Does COP28 deal mean the end of fossil fuels?

Does COP28 deal mean the end of fossil fuels?
In theory there will be a shift, but don’t expect it to happen fast.
DEC 13, 2023
By  Bloomberg

The COP28 climate talks in Dubai ended in a deal that saw a commitment to transition away from all fossil fuels for the first time.

The president of this year’s UN-sponsored summit, the UAE’s Sultan Al Jaber, brokered an agreement that was strong enough for the U.S. and European Union on the need to dramatically curb fossil fuel use while keeping Saudi Arabia and other oil producers on board.

The agreement calls for countries to quickly shift energy systems away from fossil fuels in a just and orderly fashion, qualifications that helped convince the skeptics. Under the deal, countries also are called to contribute to a global transition effort — rather than being outright compelled to make that shift on their own.

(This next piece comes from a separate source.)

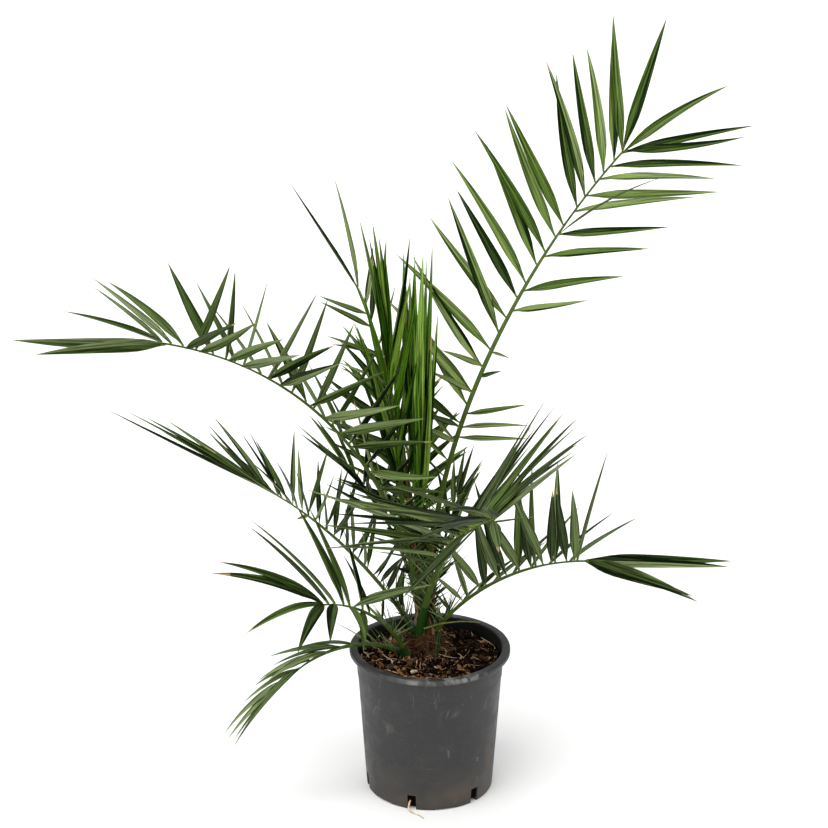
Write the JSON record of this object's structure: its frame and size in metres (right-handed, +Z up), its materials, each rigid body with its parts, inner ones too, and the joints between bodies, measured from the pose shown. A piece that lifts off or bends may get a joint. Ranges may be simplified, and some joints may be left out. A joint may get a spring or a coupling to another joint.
{
  "type": "potted date palm",
  "caption": "Young date palm: arching feather fronds on bare stalks rise from a fibrous base in a tapered round nursery pot filled with potting mix.",
  "frame": {"origin": "centre of the pot's flat underside", "axes": "+Z up; -Y towards the side with the low frond that drapes over the rim and the front frond; +X towards the tallest frond"},
  "size_m": [0.9422, 0.7471, 1.0089],
  "materials": {
    "pot": "moulded dark grey plastic, semi-matt, scuffed",
    "potting_mix": "coarse dark brown bark and peat",
    "base_fibre": "matted reddish-brown fibre",
    "stalk": "smooth olive green stalk, satin",
    "leaf_old": "leathery dark olive leaf with a grey-green underside",
    "leaf_mid": "leathery mid green leaf, satin",
    "leaf_young": "glossy vivid green young leaf"
  },
  "bodies": {
    "root": {"pot": "pot", "soil": "potting_mix", "crown_base": "base_fibre", "spear": "leaf_young", "tall_right_petiole": "stalk", "high_left_petiole": "stalk", "mid_left_petiole": "stalk", "low_left_petiole": "stalk", "low_right_petiole": "stalk", "front_petiole": "stalk", "draping_petiole": "stalk", "erect_left_petiole": "stalk", "centre_petiole": "stalk", "back_petiole": "stalk", "inner_left_petiole": "stalk", "inner_right_petiole": "stalk", "tall_right_blade_1": "leaf_mid", "tall_right_blade_2": "leaf_mid", "tall_right_blade_3": "leaf_mid", "high_left_blade_1": "leaf_old", "high_left_blade_2": "leaf_old", "high_left_blade_3": "leaf_old", "mid_left_blade_1": "leaf_old", "mid_left_blade_2": "leaf_old", "low_left_blade_1": "leaf_old", "low_left_blade_2": "leaf_old", "low_right_blade_1": "leaf_old", "low_right_blade_2": "leaf_old", "front_blade_1": "leaf_old", "front_blade_2": "leaf_old", "draping_blade_1": "leaf_old", "draping_blade_2": "leaf_old", "erect_left_blade_1": "leaf_mid", "erect_left_blade_2": "leaf_mid", "centre_blade_1": "leaf_young", "centre_blade_2": "leaf_young", "back_blade_1": "leaf_mid", "back_blade_2": "leaf_mid", "inner_left_blade_1": "leaf_old", "inner_right_blade_1": "leaf_old"}
  },
  "joints": []
}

“Together we have confronted the realities and sent the world in the right direction,” said Al Jaber, who’s also chief executive officer of Abu Dhabi National Oil Co. He brought the gavel down to confirm the deal on Wednesday, a day later than scheduled. It was met with applause and cheers by delegates.

While the outcome falls short of the phase out most countries wanted, it does break new ground: No previous COP text has mentioned moving away from oil and gas, the fuels that have underpinned the global economy for decades.

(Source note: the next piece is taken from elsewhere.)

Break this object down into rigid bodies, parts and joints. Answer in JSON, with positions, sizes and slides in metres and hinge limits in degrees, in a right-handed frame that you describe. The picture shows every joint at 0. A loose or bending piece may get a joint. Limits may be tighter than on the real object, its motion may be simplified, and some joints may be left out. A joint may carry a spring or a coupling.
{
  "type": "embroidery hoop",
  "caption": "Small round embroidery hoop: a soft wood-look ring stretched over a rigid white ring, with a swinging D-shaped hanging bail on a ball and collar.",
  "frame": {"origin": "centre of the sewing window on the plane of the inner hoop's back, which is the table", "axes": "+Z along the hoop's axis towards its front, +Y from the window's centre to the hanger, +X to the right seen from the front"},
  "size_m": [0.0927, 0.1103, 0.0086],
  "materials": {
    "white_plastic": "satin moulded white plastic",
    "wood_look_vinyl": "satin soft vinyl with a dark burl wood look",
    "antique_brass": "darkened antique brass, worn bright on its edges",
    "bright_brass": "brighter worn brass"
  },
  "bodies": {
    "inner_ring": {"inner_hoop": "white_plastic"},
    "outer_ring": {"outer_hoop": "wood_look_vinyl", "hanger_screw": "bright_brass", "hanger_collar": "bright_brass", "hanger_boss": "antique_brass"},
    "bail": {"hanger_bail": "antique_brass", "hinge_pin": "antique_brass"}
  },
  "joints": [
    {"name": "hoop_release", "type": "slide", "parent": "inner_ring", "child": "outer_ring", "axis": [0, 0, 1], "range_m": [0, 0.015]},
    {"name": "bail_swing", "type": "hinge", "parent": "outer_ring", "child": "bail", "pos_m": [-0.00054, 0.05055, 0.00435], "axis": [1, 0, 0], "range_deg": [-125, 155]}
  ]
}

How quickly that becomes a reality won’t be decided by the diplomatic horsetrading that clinched today’s deal, but by investors, consumers and national governments. After a pledge to phase down coal in Glasgow two years ago, consumption has continued to rise and the world remains very unlikely to limit warming to the Paris Agreement’s target of 1.5C.

Still, the Dubai decision is an important marker in the global direction of travel toward a low-carbon energy system. The text also includes agreements to triple the deployment of renewable power and double the rate of efficiency gains by the end of the decade. A separate COP28 agreement, reached earlier, makes operations a hard-fought fund for addressing the losses and damages of climate change.

“An agreement is only as good as its implementation. We are what we do, not what we say,” Al Jaber said. “We must take the steps necessary to turn this agreement into tangible actions.”

The COP28 language pushing a decline in fossil fuel use will send “a signal” that “the world is now thinking about it” and change the way investors assess the risk of those ventures, said Jonathan Pershing, environment program director at the William and Flora Hewlett Foundation and a veteran US climate negotiator.

DIPLOMATIC WIN

The last-minute deal is a diplomatic win for the UAE and Al Jaber, whose role at Adnoc made him a controversial choice to preside over this year’s talks. There have been hiccups – allegations he used his role to lobby for oil deals and an argument over the science of climate change – but in the end he will argue he delivered.

Al Jaber also used his presidency to bring the oil and gas industry firmly into the COP process and there were more representatives of fossil fuel companies than at any previous summit, drawing criticism from climate activists.

He forged a pact between more than 50 companies to reduce emissions from their own operations. It said nothing about levels of oil and gas production, but a pledge to reduce pollution from methane – 80 times more dangerous than carbon dioxide – to near zero by the end of decade could have a material impact on emissions.

That didn’t prevent Saudi Arabia leading a rearguard action against any attempt to include a fossil fuel phase out in the text. As COP28 got into full swing, the kingdom’s Energy Minister was asked by Bloomberg News if he’d be happy to see a phase down in the text.

“Absolutely not,” he replied. 

The Organization of the Petroleum Exporting Countries later sent a letter to members, asking them to lobby against any text that targets fossil fuels rather than emissions. 

While the final language was watered down to reflect their concerns, ultimately the coalition of oil producers was left too isolated to resist.